One cannot overlook the fact that Olsson, Clucas, and Fer previously played for relegated clubs. Naughton and Carroll were fringe players at Tottenham, and Alfie Mawson was the only recent acquisition that showed true quality. Even he was raw around the edges and didn’t quite fill the void left by Ashley Williams.

I find it  ironic that a quite a number of first team players want to remain in the Premiership with other Clubs.
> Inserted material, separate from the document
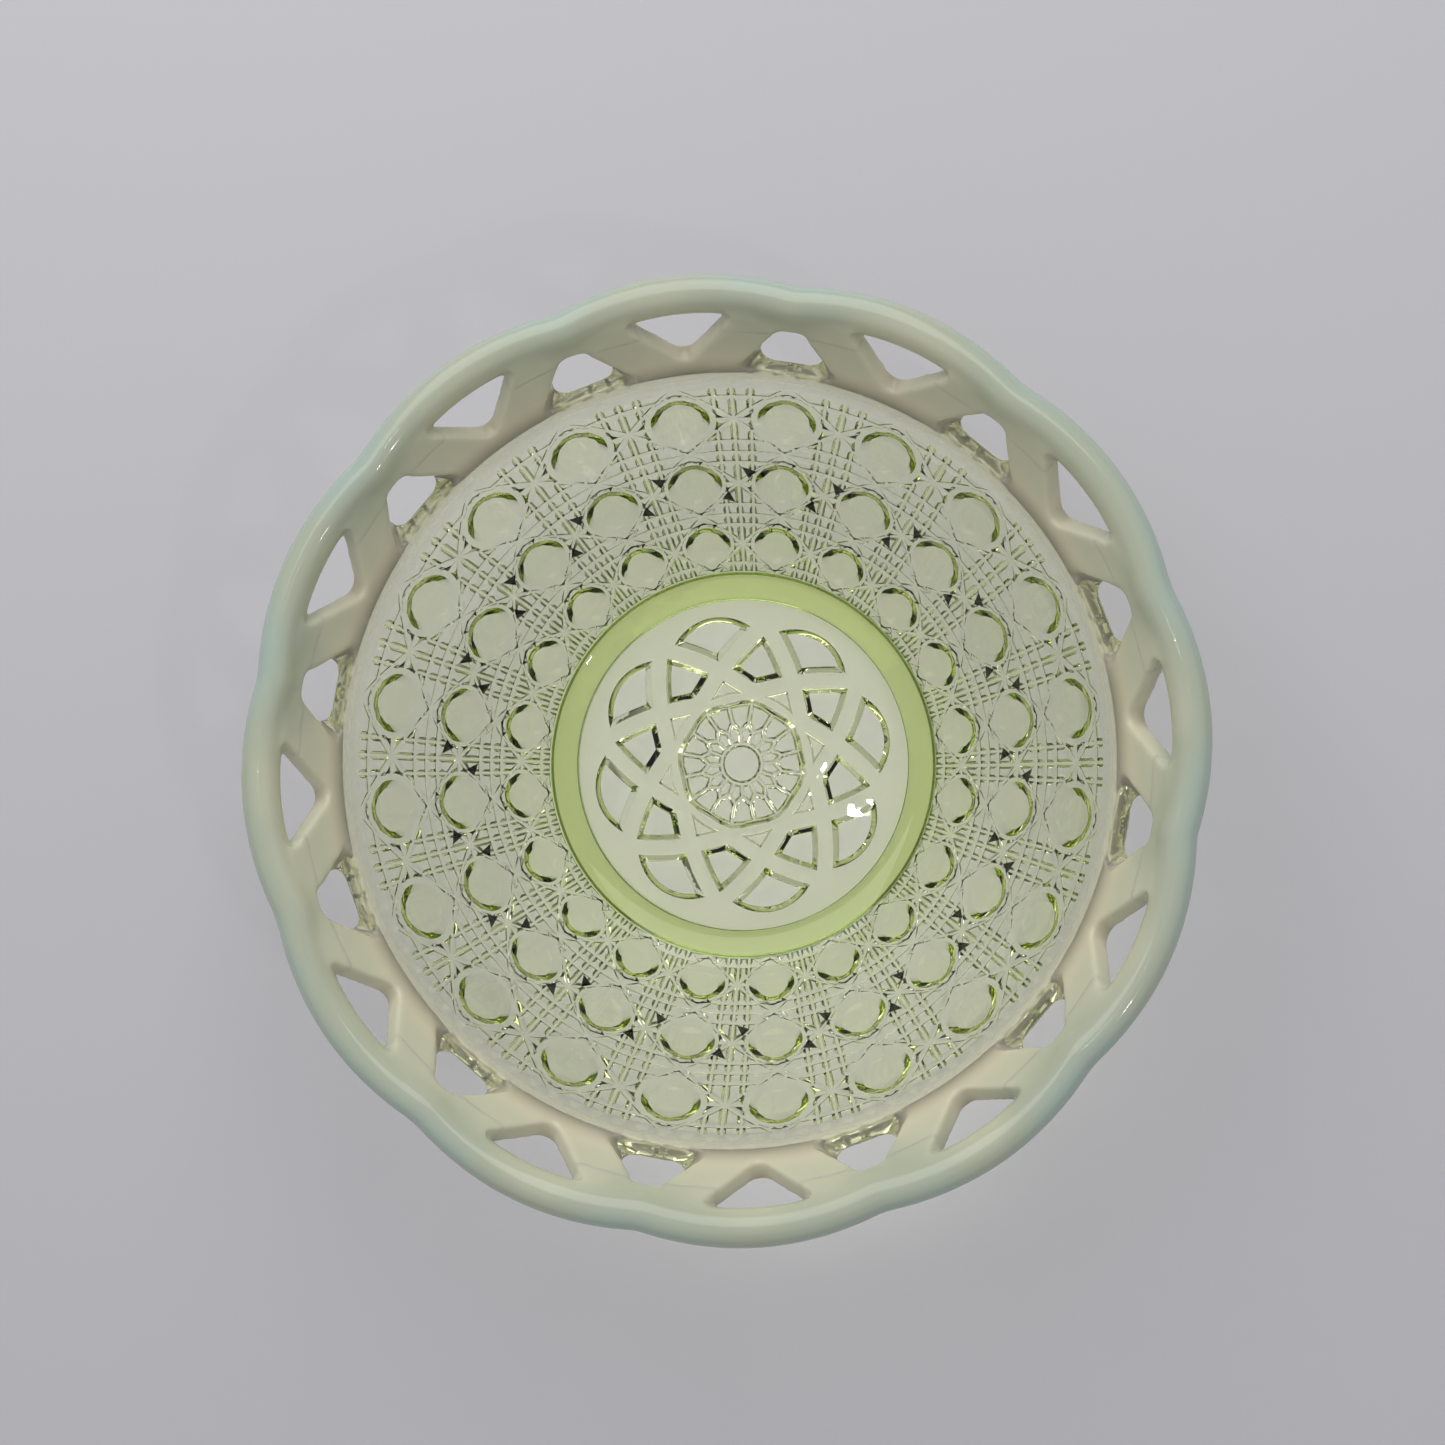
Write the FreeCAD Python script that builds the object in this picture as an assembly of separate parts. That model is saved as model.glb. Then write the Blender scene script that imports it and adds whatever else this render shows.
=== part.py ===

Let me blunt here; maybe if these prima donnas had performed remotely like the premiership  players they aspire to be, the club would have not been relegated.  Fabianski was recently transferred to West Ham for 7 million, Mesa sold to Seville for 7 million, and it’s only a matter of time before the Ayew brothers, Fernandez and Mawson are out the door. Ki was a free agent at the end of the season and played like a geisha girl with one eye  on the  World Cup and the other on signing for a new club. He has recently signed a two year contract with Newcastle United. Mercifully, the boy Sanchez was last spotted on a beach in the Algarve, hopefully never to return to Sunny South Wales again.

What of the future? Well, a couple of weeks ago the Swans hired 43 year old Englishman Graham Potter as their new manager. He has spent the last seven years managing Ostersund in the Swedish League, guiding the club from relative obscurity through the lower divisions to the top of the tree. They played Arsenal in the Europa Cup last season losing 2-4 on aggregate.

The days of “Swanselona” playing free-flowing , entertaining, passing football was a distant memory during last season’s run-in as hopeful balls were pumped up to Jordan Ayew. There is hope that Potter’s arrival at the Liberty Stadium will signal a return to the total football of yesteryear. I would offer one piece of advice to the new manager. Give the  person or persons previously responsible for the disastrous recruitment programme over the past few seasons a one way ticket to Alaska.